Brief: Locate every line that holds the string "handed" and copy it.

Material for this exercise:
☆ ☆ ☆

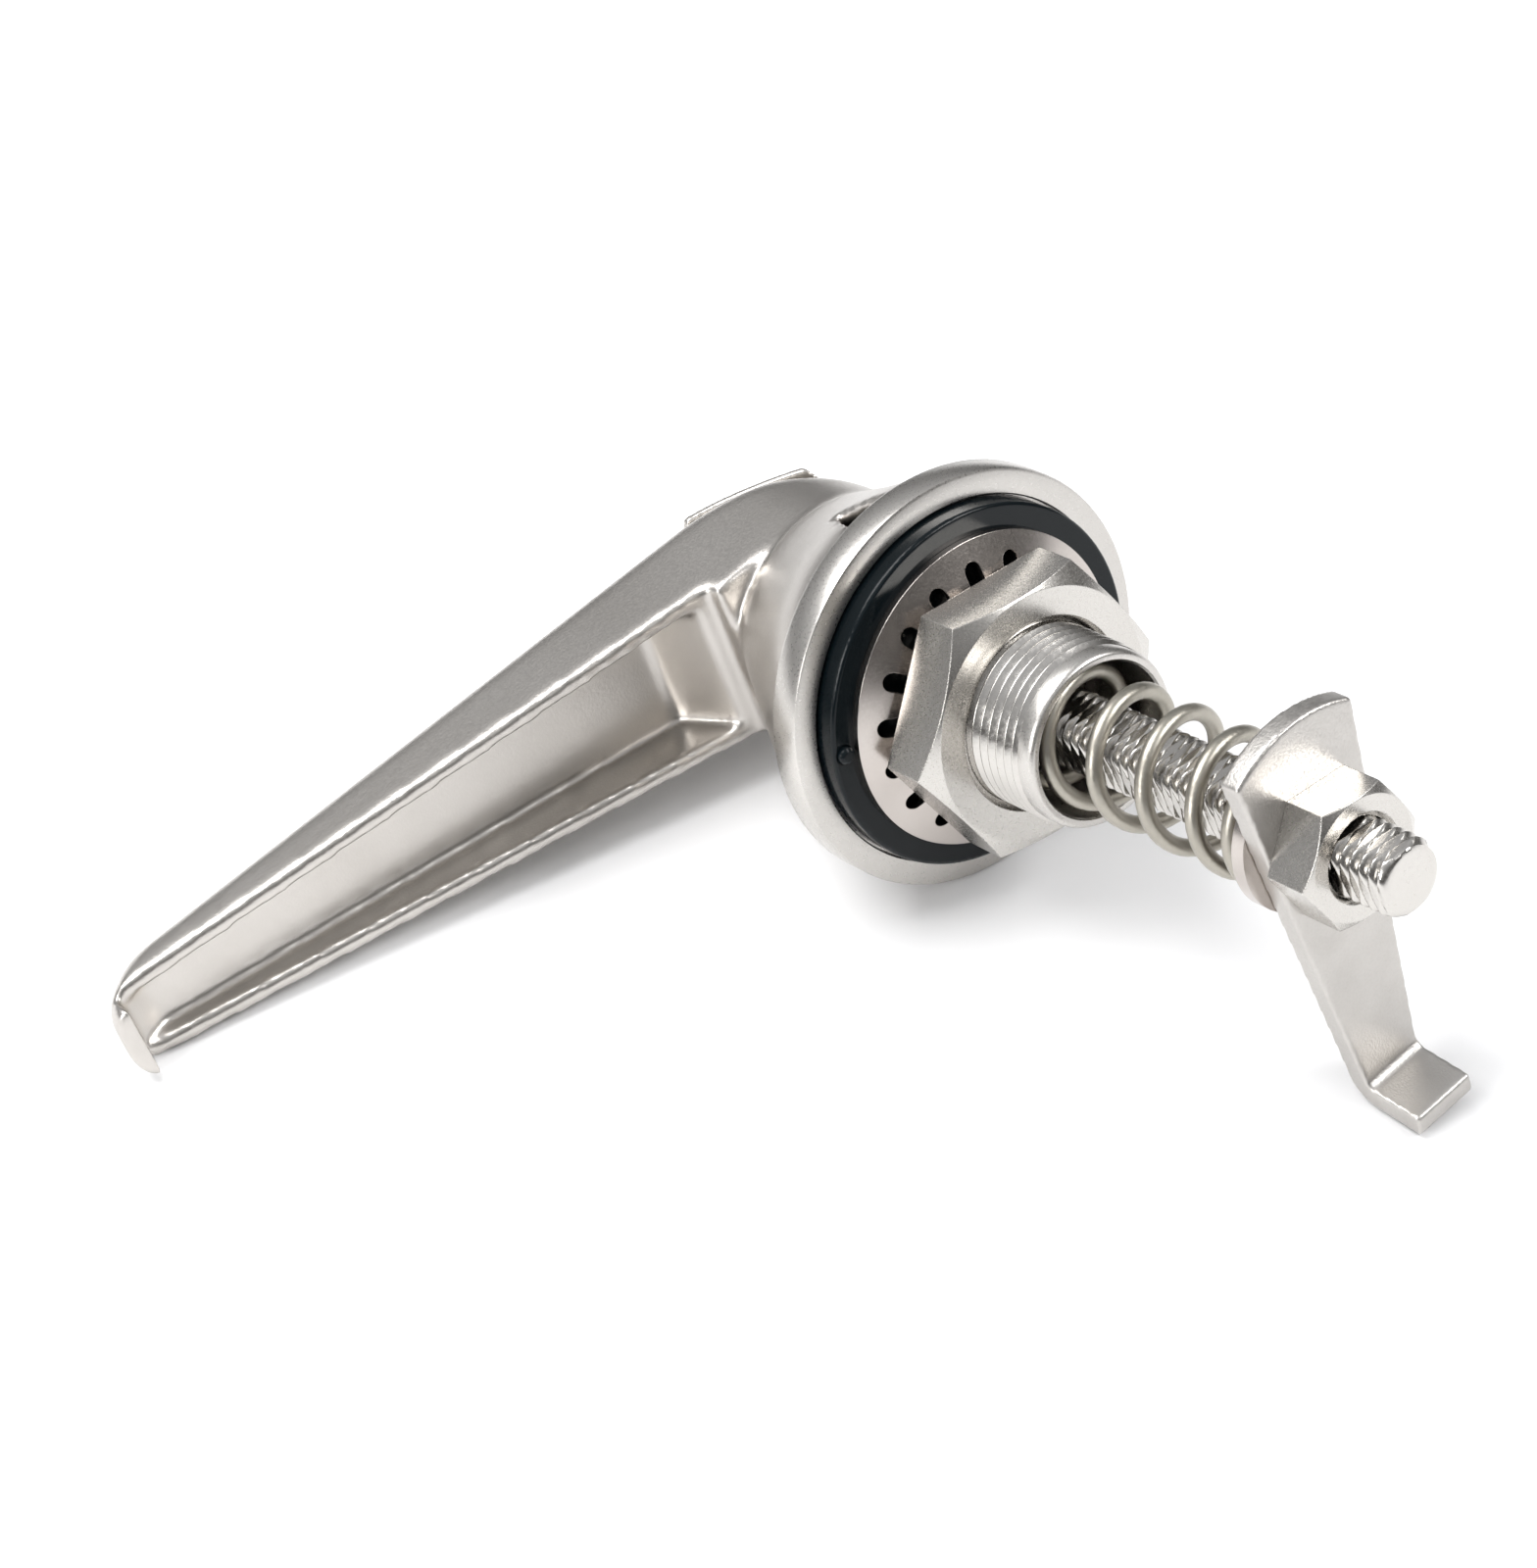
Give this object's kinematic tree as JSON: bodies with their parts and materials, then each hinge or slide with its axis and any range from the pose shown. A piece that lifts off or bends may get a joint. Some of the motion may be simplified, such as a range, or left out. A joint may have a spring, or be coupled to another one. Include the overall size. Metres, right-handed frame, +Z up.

☆ ☆ ☆

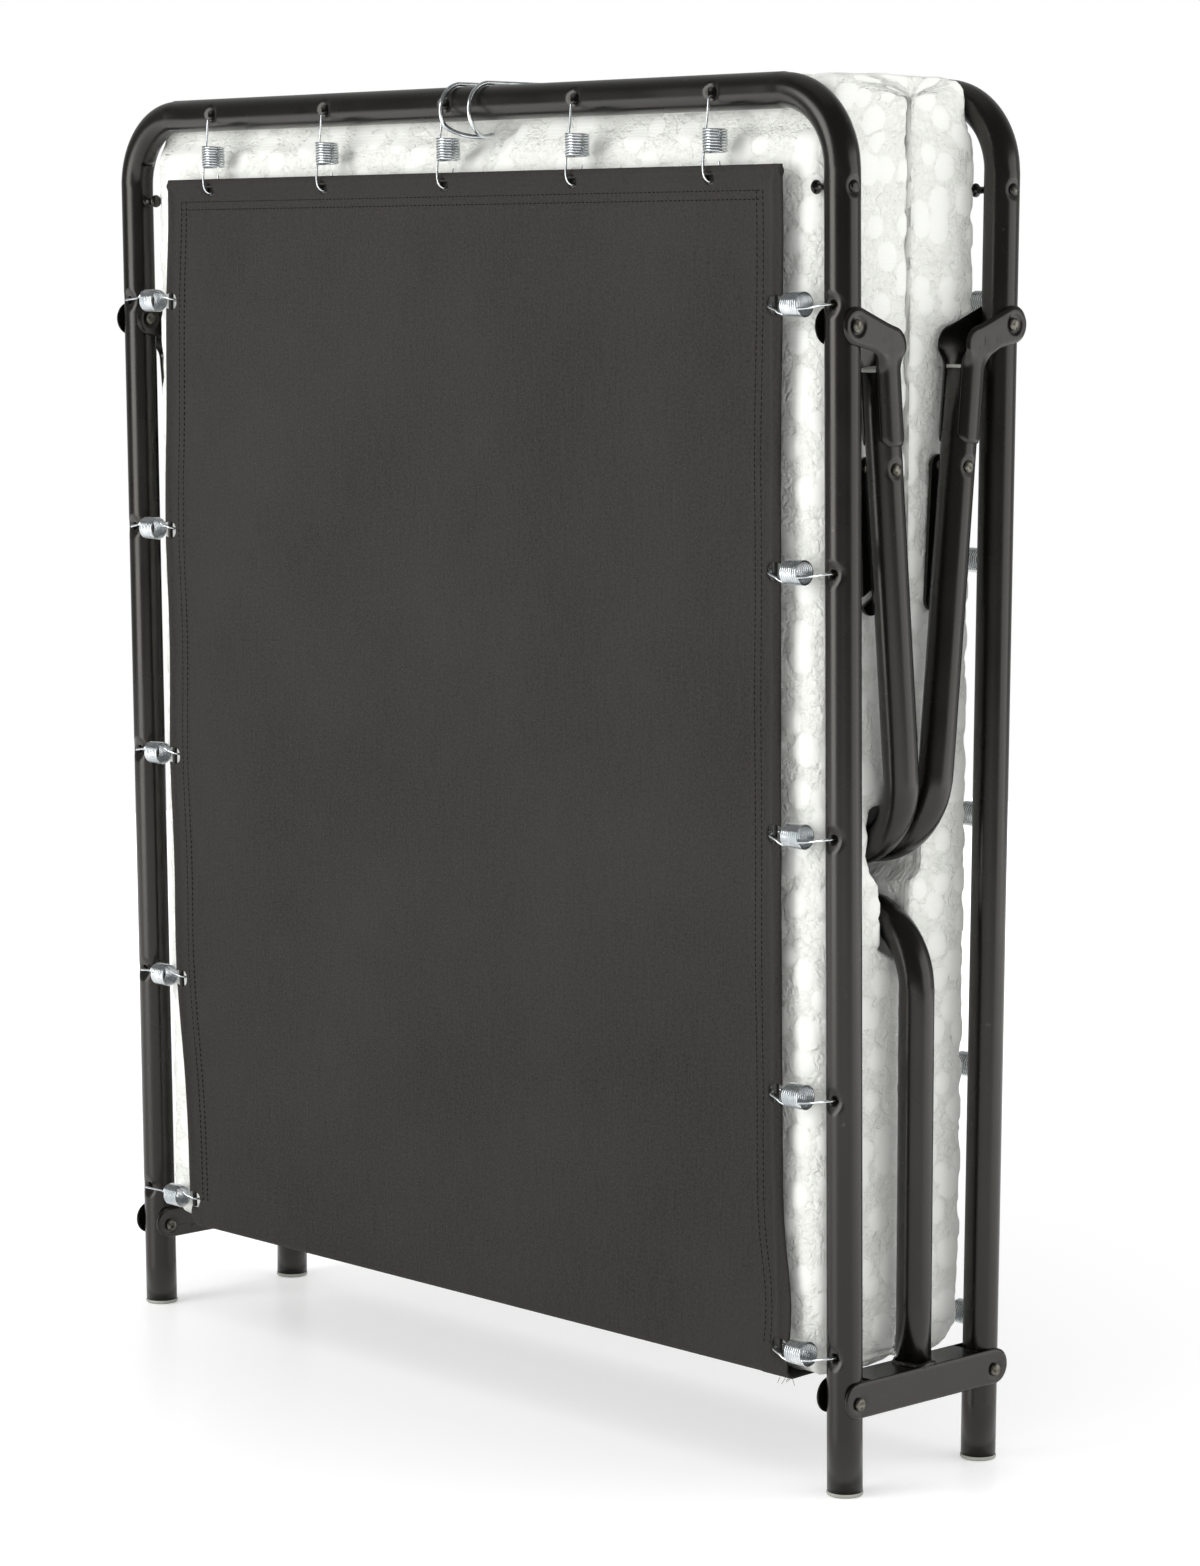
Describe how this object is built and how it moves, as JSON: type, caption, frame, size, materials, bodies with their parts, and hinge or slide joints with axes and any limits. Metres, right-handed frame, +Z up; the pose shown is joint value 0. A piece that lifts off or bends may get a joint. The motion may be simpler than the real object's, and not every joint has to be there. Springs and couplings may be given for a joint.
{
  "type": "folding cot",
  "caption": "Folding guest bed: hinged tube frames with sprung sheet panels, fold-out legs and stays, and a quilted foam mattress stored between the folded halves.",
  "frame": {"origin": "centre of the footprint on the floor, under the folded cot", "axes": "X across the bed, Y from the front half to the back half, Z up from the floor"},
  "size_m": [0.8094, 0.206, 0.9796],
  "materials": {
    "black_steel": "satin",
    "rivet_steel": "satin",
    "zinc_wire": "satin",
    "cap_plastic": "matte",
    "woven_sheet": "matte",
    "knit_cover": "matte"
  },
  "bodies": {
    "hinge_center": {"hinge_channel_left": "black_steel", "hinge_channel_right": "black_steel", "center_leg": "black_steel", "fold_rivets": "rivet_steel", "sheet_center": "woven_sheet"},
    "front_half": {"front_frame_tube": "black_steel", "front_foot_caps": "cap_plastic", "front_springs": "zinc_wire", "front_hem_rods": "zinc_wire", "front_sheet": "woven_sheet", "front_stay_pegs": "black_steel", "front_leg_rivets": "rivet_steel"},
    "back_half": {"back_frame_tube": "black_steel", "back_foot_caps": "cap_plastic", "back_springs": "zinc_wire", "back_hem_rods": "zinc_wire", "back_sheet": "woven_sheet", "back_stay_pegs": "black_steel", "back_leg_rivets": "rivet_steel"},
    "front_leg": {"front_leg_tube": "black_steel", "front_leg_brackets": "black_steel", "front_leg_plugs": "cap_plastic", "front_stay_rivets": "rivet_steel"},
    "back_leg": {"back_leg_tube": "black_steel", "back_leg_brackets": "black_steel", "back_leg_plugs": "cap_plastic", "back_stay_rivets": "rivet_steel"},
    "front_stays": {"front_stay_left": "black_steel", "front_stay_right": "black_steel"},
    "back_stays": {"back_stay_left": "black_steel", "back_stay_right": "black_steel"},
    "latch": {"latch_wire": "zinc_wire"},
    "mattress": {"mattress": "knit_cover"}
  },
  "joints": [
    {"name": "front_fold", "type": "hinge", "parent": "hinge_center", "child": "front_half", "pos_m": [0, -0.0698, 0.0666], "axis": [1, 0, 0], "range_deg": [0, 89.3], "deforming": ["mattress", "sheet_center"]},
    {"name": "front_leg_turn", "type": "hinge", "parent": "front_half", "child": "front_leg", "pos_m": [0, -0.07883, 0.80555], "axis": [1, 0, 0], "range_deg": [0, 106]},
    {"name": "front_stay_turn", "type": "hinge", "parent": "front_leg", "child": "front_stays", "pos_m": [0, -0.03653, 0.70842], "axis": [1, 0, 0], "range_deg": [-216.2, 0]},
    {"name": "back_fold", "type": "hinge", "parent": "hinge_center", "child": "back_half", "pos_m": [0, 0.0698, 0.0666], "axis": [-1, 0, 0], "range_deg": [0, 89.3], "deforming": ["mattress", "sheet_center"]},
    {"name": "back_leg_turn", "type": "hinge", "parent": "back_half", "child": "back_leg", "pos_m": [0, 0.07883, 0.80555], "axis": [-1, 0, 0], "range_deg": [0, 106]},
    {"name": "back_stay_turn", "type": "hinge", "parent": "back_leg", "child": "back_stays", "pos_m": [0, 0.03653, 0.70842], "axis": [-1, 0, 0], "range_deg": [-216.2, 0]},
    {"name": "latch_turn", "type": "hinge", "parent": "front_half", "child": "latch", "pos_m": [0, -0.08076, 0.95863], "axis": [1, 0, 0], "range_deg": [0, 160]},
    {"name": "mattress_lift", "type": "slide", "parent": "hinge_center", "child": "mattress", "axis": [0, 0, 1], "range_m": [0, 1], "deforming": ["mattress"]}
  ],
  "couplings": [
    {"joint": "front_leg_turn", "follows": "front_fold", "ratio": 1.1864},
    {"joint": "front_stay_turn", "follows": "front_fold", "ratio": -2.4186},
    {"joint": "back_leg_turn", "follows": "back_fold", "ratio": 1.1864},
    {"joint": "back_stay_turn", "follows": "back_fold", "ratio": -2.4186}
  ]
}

☆ ☆ ☆

Output of the task:
Give this object's kinematic tree as JSON: bodies with their parts and materials, then each hinge or slide with its axis and any range from the pose shown. A piece that lifts off or bends may get a joint. Some of the motion may be simplified, such as a range, or left out. A joint may have a spring, or be coupled to another one. Include the overall size. Metres, right-handed frame, +Z up.
Describe how this object is built and how it moves, as JSON: type, caption, frame, size, materials, bodies with their parts, and hinge or slide joints with axes and any limits. Metres, right-handed frame, +Z up; the pose shown is joint value 0. A piece that lifts off or bends may get a joint. The motion may be simpler than the real object's, and not every joint has to be there. Springs and couplings may be given for a joint.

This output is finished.